Problem to solve.
Reproduce all the entries exactly.

(3D code data)
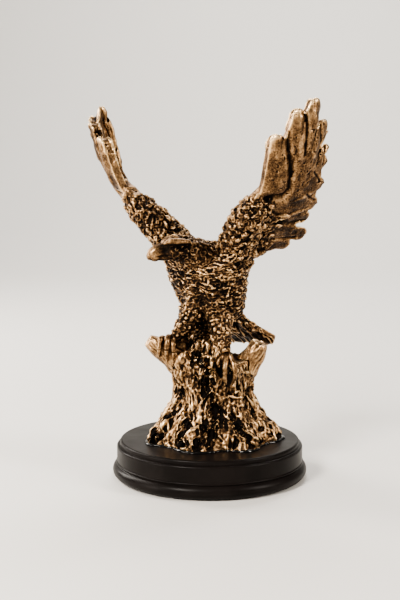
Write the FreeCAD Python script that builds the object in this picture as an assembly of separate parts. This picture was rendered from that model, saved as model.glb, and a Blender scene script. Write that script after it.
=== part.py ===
"""Eagle statuette: a bird landing on a tree stump with both wings raised, on a round black plinth.

The figure is cast in bronze in separate sections that are dowelled together. The hollow stump is
screwed down from under the plinth. Units are millimetres. The origin is the centre of the felt
pad's underside, +Z is up, and -Y is the front. The bird itself is laid out in its own frame, which
faces -Y with its left wing towards +X, and is then turned about Z by BIRD_TURN.
"""

import FreeCAD
import Part
import math
import os

from FreeCAD import Rotation, Vector

# ---- driving dimensions -------------------------------------------------------------------------
FELT_RADIUS, FELT_THICK = 60.0, 1.0
PLINTH_TOP = 25.0  # height of the seat that the stump stands on
SEAT_RADIUS, BAND_RADIUS, BEAD_RADIUS = 60.0, 62.2, 65.0

STUMP_CENTRE = (2.0, 0.0)
STUMP_WALL = 5.0
STUMP_TOP = 80.0
WAIST_RADIUS = 24.2
CAVITY_TOP = 62.0
BEDDING_WIDTH, BEDDING_HEIGHT = 1.8, 1.2

SCREW_COUNT, SCREW_CIRCLE = 3, 24.0
SCREW_RADIUS, SCREW_HEAD_RADIUS, SCREW_HEAD_HEIGHT = 2.0, 3.7, 3.0
SCREW_CLEARANCE_RADIUS = 2.25
WASHER_RADIUS, WASHER_THICK = 4.6, 0.8
COUNTERBORE_RADIUS, COUNTERBORE_TOP = 5.4, 9.0
SCREW_TOP, BOSS_TOP, BOSS_RADIUS = 38.0, 43.0, 7.5

DOWEL_RADIUS = 2.0
DOWEL_RADIUS_SMALL = 1.5

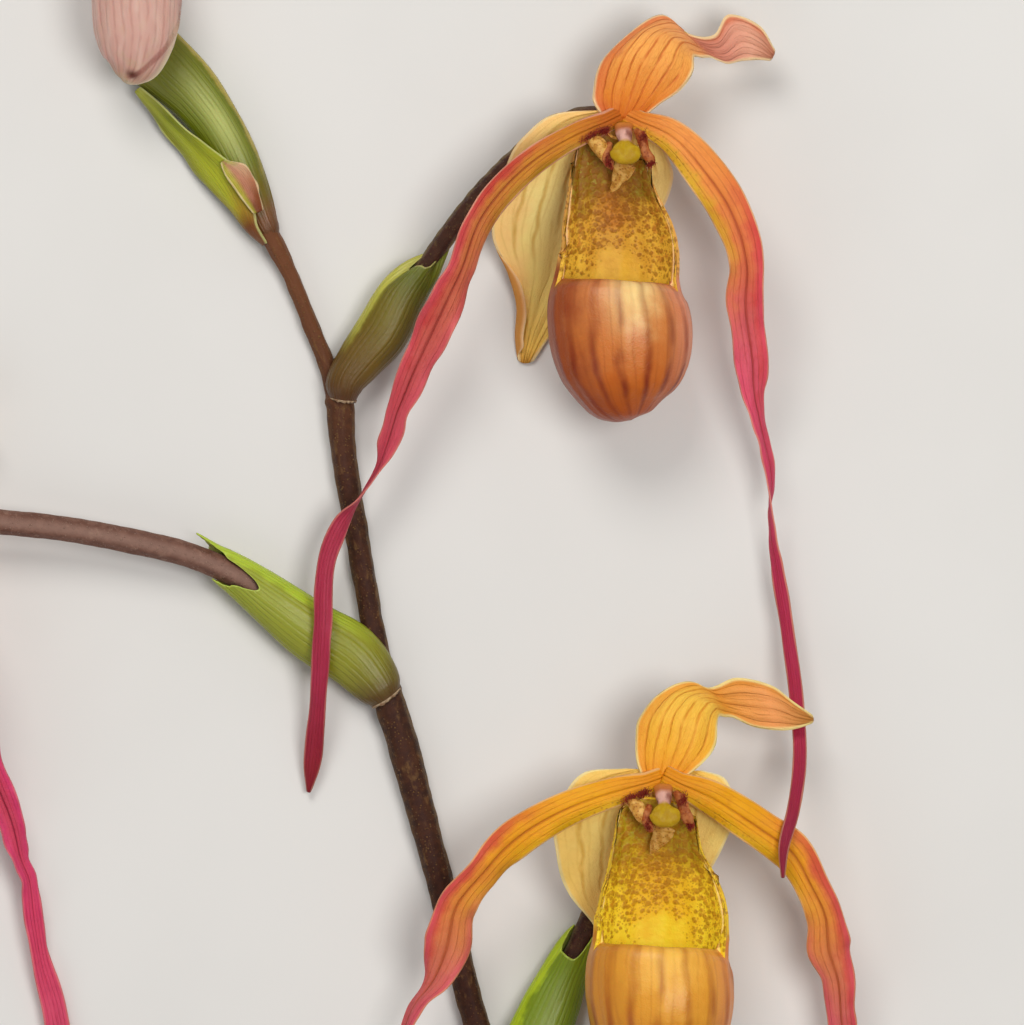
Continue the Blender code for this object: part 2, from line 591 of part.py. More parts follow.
def stem_rows(extra):
    """Stem rows with the height of the centre, so that the underside lies on the surface.

    The extra is added all round and past both ends.
    """
    rows = []
    for x, y, radius in STEM:
        lift = STEM_LIFT * np.clip((y - NODE_Y) / LIFT_LENGTH, 0.0, 1.0)
        rows.append(np.array([x, y, radius + lift, radius + extra]))
    first, last = rows[0] - rows[1], rows[-1] - rows[-2]
    rows[0][:3] += unit(first[:3]) * extra
    rows[-1][:3] += unit(last[:3]) * extra
    return rows


def stem_room():
    """The space that the stem takes, with a gap round it, to trim what sits on it."""
    cutter = loft("stem_room", stem_rows(GAP), (0, 0, 0), STEM_STEPS, STEM_SIDES, "stem_brown")
    cutter.hide_render = True
    cutter.display_type = "WIRE"
    return cutter


def trim(thing, cutter):
    cut = thing.modifiers.new("Trim", "BOOLEAN")
    cut.operation = "DIFFERENCE"
    cut.solver = "EXACT"
    cut.object = cutter


def flower(number, cutter):
    """The organs of one flower, and the ovary that carries it."""
    place, left, right, dorsal, synsepal, pouch, ovary = FLOWERS[number]
    strap(f"petal_left_{number}", left, place, "petal_red", 0.7)
    strap(f"petal_right_{number}", right, place, "petal_red", 0.7)
    sepal(f"dorsal_sepal_{number}", dorsal, place, "sepal_orange", PETAL_THICKNESS)
    sepal(f"synsepal_{number}", synsepal, place, "synsepal_yellow", PETAL_THICKNESS)
    lip(f"lip_{number}", pouch, place)
    loft(f"column_{number}", COLUMN, place, 8, 8, "column_green")
    neck = [(x + place[0], y + place[1], z + place[2], r) for x, y, z, r in OVARY_NECK]
    stalk = loft(f"ovary_{number}", ovary + neck, (0, 0, 0), STALK_STEPS, STALK_SIDES, "ovary_brown")
    trim(stalk, cutter)


def main():
    clear_scene()
    loft("main_stem", stem_rows(0.0), (0, 0, 0), STEM_STEPS, STEM_SIDES, "stem_brown")
    cutter = stem_room()
    for number in FLOWERS:
        flower(number, cutter)
    sheaths = (BRACT_1, REACH_1), (BRACT_2, REACH_2), (BRACT_3, REACH_3)
    for number, (rows, table) in enumerate(sheaths, start=1):
        trim(sheath(f"bract_{number}", rows, table, (0, 0, 0), "bract_green"), cutter)
    trim(sheath("top_bract", TOP_BRACT, REACH_TOP, (0, 0, 0), "bract_green"), cutter)
    sepal("side_bract", SIDE_BRACT, (0, 0, 0), "bract_green", BRACT_THICKNESS)
    sepal("small_bract", SMALL_BRACT, (0, 0, 0), "bract_green", BRACT_THICKNESS)
    stalk = loft("bud_stalk", BUD_STALK, (0, 0, 0), STALK_STEPS, STALK_SIDES, "ovary_brown")
    trim(stalk, cutter)
    loft("bud", BUD, (0, 0, 0), 12, 12, "bud_pink")


main()
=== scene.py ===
# Looks for the cut phragmipedium spike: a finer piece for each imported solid, and its camera and light.
# Lengths in the rows are layout millimetres, as in the solids' own source. Meshes are in metres.

import math

import bmesh
import bpy
import numpy as np
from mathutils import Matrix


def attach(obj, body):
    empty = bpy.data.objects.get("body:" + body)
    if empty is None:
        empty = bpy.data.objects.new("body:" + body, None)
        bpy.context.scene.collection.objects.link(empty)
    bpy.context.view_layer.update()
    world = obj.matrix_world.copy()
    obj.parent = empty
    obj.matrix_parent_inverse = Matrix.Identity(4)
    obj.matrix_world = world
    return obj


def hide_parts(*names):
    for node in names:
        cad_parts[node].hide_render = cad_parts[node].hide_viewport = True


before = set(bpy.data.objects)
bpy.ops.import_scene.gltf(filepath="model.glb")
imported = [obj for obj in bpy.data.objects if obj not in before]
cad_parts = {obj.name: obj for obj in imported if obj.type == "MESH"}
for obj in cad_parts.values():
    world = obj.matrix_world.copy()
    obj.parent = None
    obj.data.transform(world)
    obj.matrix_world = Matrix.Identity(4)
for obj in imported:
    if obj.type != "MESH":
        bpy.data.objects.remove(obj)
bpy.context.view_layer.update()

MM = 0.001

# The middle of the whole spike's box, in the layout's own millimetres.
LAYOUT_CENTRE = np.array([-65.8, -45.7, 0.0])

# Stem rows: x, y, radius. Below the first node it lies on the surface.
STEM = [
    (5.5, -222.6, 3.6), (1.9, -189.0, 3.7), (-1.0, -162.0, 3.9), (-2.9, -149.4, 4.2), (-4.6, -138.0, 3.2),
    (-8.9, -122.5, 3.1), (-16.1, -94.2, 3.2), (-22.8, -69.0, 3.5), (-27.4, -52.4, 3.8),
    (-30.5, -42.6, 3.6), (-32.6, -33.0, 2.9), (-36.2, -12.4, 2.8), (-38.9, 3.0, 2.9), (-41.0, 17.4, 3.1),
    (-41.8, 27.5, 3.2), (-43.6, 33.0, 2.3), (-48.0, 43.8, 1.95), (-53.3, 57.0, 1.9), (-57.0, 64.2, 2.3),
    (-60.0, 70.2, 2.8),
]
STEM_LIFT = 2.5
NODE_Y = 30.0
LIFT_LENGTH = 40.0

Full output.
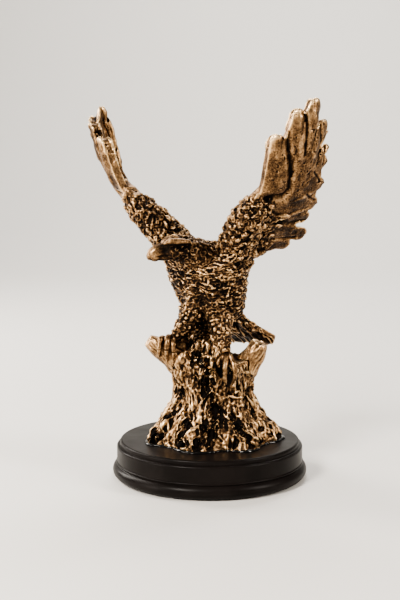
Write the FreeCAD Python script that builds the object in this picture as an assembly of separate parts. This picture was rendered from that model, saved as model.glb, and a Blender scene script. Write that script after it.
=== part.py ===
"""Eagle statuette: a bird landing on a tree stump with both wings raised, on a round black plinth.

The figure is cast in bronze in separate sections that are dowelled together. The hollow stump is
screwed down from under the plinth. Units are millimetres. The origin is the centre of the felt
pad's underside, +Z is up, and -Y is the front. The bird itself is laid out in its own frame, which
faces -Y with its left wing towards +X, and is then turned about Z by BIRD_TURN.
"""

import FreeCAD
import Part
import math
import os

from FreeCAD import Rotation, Vector

# ---- driving dimensions -------------------------------------------------------------------------
FELT_RADIUS, FELT_THICK = 60.0, 1.0
PLINTH_TOP = 25.0  # height of the seat that the stump stands on
SEAT_RADIUS, BAND_RADIUS, BEAD_RADIUS = 60.0, 62.2, 65.0

STUMP_CENTRE = (2.0, 0.0)
STUMP_WALL = 5.0
STUMP_TOP = 80.0
WAIST_RADIUS = 24.2
CAVITY_TOP = 62.0
BEDDING_WIDTH, BEDDING_HEIGHT = 1.8, 1.2

SCREW_COUNT, SCREW_CIRCLE = 3, 24.0
SCREW_RADIUS, SCREW_HEAD_RADIUS, SCREW_HEAD_HEIGHT = 2.0, 3.7, 3.0
SCREW_CLEARANCE_RADIUS = 2.25
WASHER_RADIUS, WASHER_THICK = 4.6, 0.8
COUNTERBORE_RADIUS, COUNTERBORE_TOP = 5.4, 9.0
SCREW_TOP, BOSS_TOP, BOSS_RADIUS = 38.0, 43.0, 7.5

DOWEL_RADIUS = 2.0
DOWEL_RADIUS_SMALL = 1.5

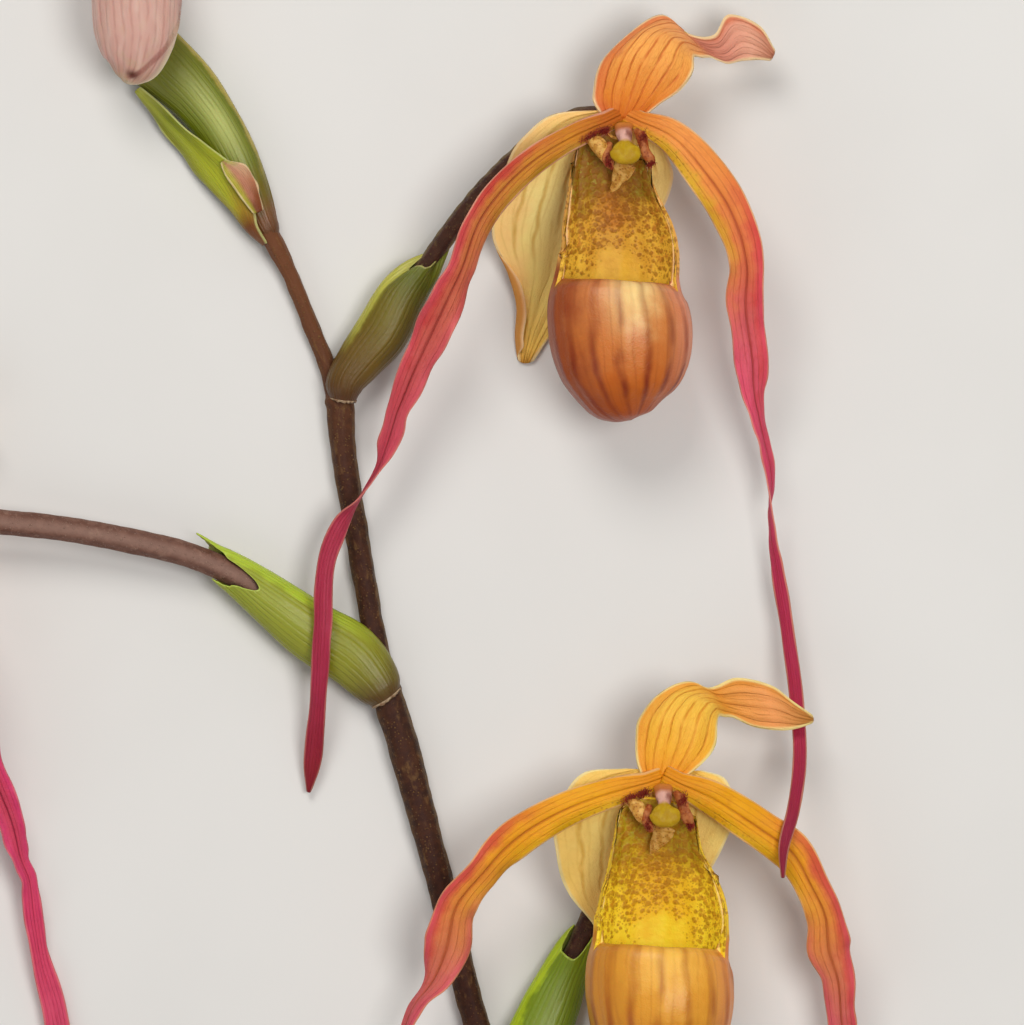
Continue the Blender code for this object: part 2, from line 591 of part.py. More parts follow.
def stem_rows(extra):
    """Stem rows with the height of the centre, so that the underside lies on the surface.

    The extra is added all round and past both ends.
    """
    rows = []
    for x, y, radius in STEM:
        lift = STEM_LIFT * np.clip((y - NODE_Y) / LIFT_LENGTH, 0.0, 1.0)
        rows.append(np.array([x, y, radius + lift, radius + extra]))
    first, last = rows[0] - rows[1], rows[-1] - rows[-2]
    rows[0][:3] += unit(first[:3]) * extra
    rows[-1][:3] += unit(last[:3]) * extra
    return rows


def stem_room():
    """The space that the stem takes, with a gap round it, to trim what sits on it."""
    cutter = loft("stem_room", stem_rows(GAP), (0, 0, 0), STEM_STEPS, STEM_SIDES, "stem_brown")
    cutter.hide_render = True
    cutter.display_type = "WIRE"
    return cutter


def trim(thing, cutter):
    cut = thing.modifiers.new("Trim", "BOOLEAN")
    cut.operation = "DIFFERENCE"
    cut.solver = "EXACT"
    cut.object = cutter


def flower(number, cutter):
    """The organs of one flower, and the ovary that carries it."""
    place, left, right, dorsal, synsepal, pouch, ovary = FLOWERS[number]
    strap(f"petal_left_{number}", left, place, "petal_red", 0.7)
    strap(f"petal_right_{number}", right, place, "petal_red", 0.7)
    sepal(f"dorsal_sepal_{number}", dorsal, place, "sepal_orange", PETAL_THICKNESS)
    sepal(f"synsepal_{number}", synsepal, place, "synsepal_yellow", PETAL_THICKNESS)
    lip(f"lip_{number}", pouch, place)
    loft(f"column_{number}", COLUMN, place, 8, 8, "column_green")
    neck = [(x + place[0], y + place[1], z + place[2], r) for x, y, z, r in OVARY_NECK]
    stalk = loft(f"ovary_{number}", ovary + neck, (0, 0, 0), STALK_STEPS, STALK_SIDES, "ovary_brown")
    trim(stalk, cutter)


def main():
    clear_scene()
    loft("main_stem", stem_rows(0.0), (0, 0, 0), STEM_STEPS, STEM_SIDES, "stem_brown")
    cutter = stem_room()
    for number in FLOWERS:
        flower(number, cutter)
    sheaths = (BRACT_1, REACH_1), (BRACT_2, REACH_2), (BRACT_3, REACH_3)
    for number, (rows, table) in enumerate(sheaths, start=1):
        trim(sheath(f"bract_{number}", rows, table, (0, 0, 0), "bract_green"), cutter)
    trim(sheath("top_bract", TOP_BRACT, REACH_TOP, (0, 0, 0), "bract_green"), cutter)
    sepal("side_bract", SIDE_BRACT, (0, 0, 0), "bract_green", BRACT_THICKNESS)
    sepal("small_bract", SMALL_BRACT, (0, 0, 0), "bract_green", BRACT_THICKNESS)
    stalk = loft("bud_stalk", BUD_STALK, (0, 0, 0), STALK_STEPS, STALK_SIDES, "ovary_brown")
    trim(stalk, cutter)
    loft("bud", BUD, (0, 0, 0), 12, 12, "bud_pink")


main()
=== scene.py ===
# Looks for the cut phragmipedium spike: a finer piece for each imported solid, and its camera and light.
# Lengths in the rows are layout millimetres, as in the solids' own source. Meshes are in metres.

import math

import bmesh
import bpy
import numpy as np
from mathutils import Matrix


def attach(obj, body):
    empty = bpy.data.objects.get("body:" + body)
    if empty is None:
        empty = bpy.data.objects.new("body:" + body, None)
        bpy.context.scene.collection.objects.link(empty)
    bpy.context.view_layer.update()
    world = obj.matrix_world.copy()
    obj.parent = empty
    obj.matrix_parent_inverse = Matrix.Identity(4)
    obj.matrix_world = world
    return obj


def hide_parts(*names):
    for node in names:
        cad_parts[node].hide_render = cad_parts[node].hide_viewport = True


before = set(bpy.data.objects)
bpy.ops.import_scene.gltf(filepath="model.glb")
imported = [obj for obj in bpy.data.objects if obj not in before]
cad_parts = {obj.name: obj for obj in imported if obj.type == "MESH"}
for obj in cad_parts.values():
    world = obj.matrix_world.copy()
    obj.parent = None
    obj.data.transform(world)
    obj.matrix_world = Matrix.Identity(4)
for obj in imported:
    if obj.type != "MESH":
        bpy.data.objects.remove(obj)
bpy.context.view_layer.update()

MM = 0.001

# The middle of the whole spike's box, in the layout's own millimetres.
LAYOUT_CENTRE = np.array([-65.8, -45.7, 0.0])

# Stem rows: x, y, radius. Below the first node it lies on the surface.
STEM = [
    (5.5, -222.6, 3.6), (1.9, -189.0, 3.7), (-1.0, -162.0, 3.9), (-2.9, -149.4, 4.2), (-4.6, -138.0, 3.2),
    (-8.9, -122.5, 3.1), (-16.1, -94.2, 3.2), (-22.8, -69.0, 3.5), (-27.4, -52.4, 3.8),
    (-30.5, -42.6, 3.6), (-32.6, -33.0, 2.9), (-36.2, -12.4, 2.8), (-38.9, 3.0, 2.9), (-41.0, 17.4, 3.1),
    (-41.8, 27.5, 3.2), (-43.6, 33.0, 2.3), (-48.0, 43.8, 1.95), (-53.3, 57.0, 1.9), (-57.0, 64.2, 2.3),
    (-60.0, 70.2, 2.8),
]
STEM_LIFT = 2.5
NODE_Y = 30.0
LIFT_LENGTH = 40.0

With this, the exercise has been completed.